---- STORED DATA

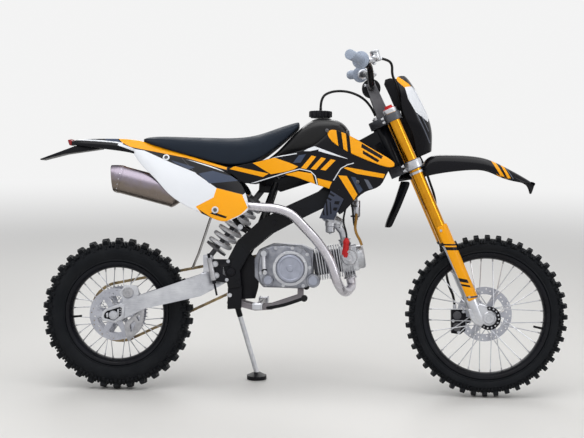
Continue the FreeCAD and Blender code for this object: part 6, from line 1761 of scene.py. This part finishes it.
CARRIER = (
    (22, 26), (14, 50), (24, 72), (8, 90), (-8, 101), (-30, 110), (-50, 112), (-64, 106), (-70, 90),
    (-68, 68), (-56, 46), (-38, 28), (-14, 22),
)
lowers = []
for side in (-1, 1):
    y = side * LEG
    sleeve = ((16.6, -60), (21, -60), (23, -52), (23, 22), (21, 27), (16.6, 28))
    lowers.append(on_fork(on_leg(sleeve, 40, y, 24)))
    lowers.append(on_fork(on_leg(((0, -4), (16.5, -4), (16.5, 396), (0, 396)), 36, y, 24)))
    outline = [(steer(a, b).x, steer(a, b).z) for a, b in CARRIER]
    lowers.append(plate(outline, y - side * 17, y + side * 20, 6, segments=4))
    axle_boss = ((10, 0), (21, 0), (21, 9), (19, 11), (10.4, 11))
    lowers.append(lathed(axle_boss, 36, (FRONT_AXLE.x, y + side * 12, FRONT_AXLE.z), (0, side, 0)))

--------

§ TO BE DONE
Reproduce the data in full, exactly as presented.

§ COMPLETED EXERCISE
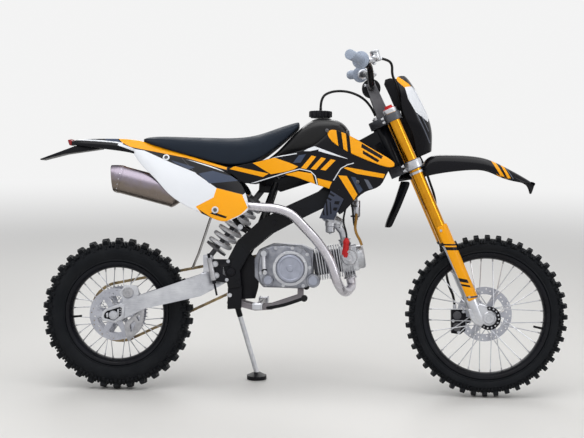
Continue the FreeCAD and Blender code for this object: part 6, from line 1761 of scene.py. This part finishes it.
CARRIER = (
    (22, 26), (14, 50), (24, 72), (8, 90), (-8, 101), (-30, 110), (-50, 112), (-64, 106), (-70, 90),
    (-68, 68), (-56, 46), (-38, 28), (-14, 22),
)
lowers = []
for side in (-1, 1):
    y = side * LEG
    sleeve = ((16.6, -60), (21, -60), (23, -52), (23, 22), (21, 27), (16.6, 28))
    lowers.append(on_fork(on_leg(sleeve, 40, y, 24)))
    lowers.append(on_fork(on_leg(((0, -4), (16.5, -4), (16.5, 396), (0, 396)), 36, y, 24)))
    outline = [(steer(a, b).x, steer(a, b).z) for a, b in CARRIER]
    lowers.append(plate(outline, y - side * 17, y + side * 20, 6, segments=4))
    axle_boss = ((10, 0), (21, 0), (21, 9), (19, 11), (10.4, 11))
    lowers.append(lathed(axle_boss, 36, (FRONT_AXLE.x, y + side * 12, FRONT_AXLE.z), (0, side, 0)))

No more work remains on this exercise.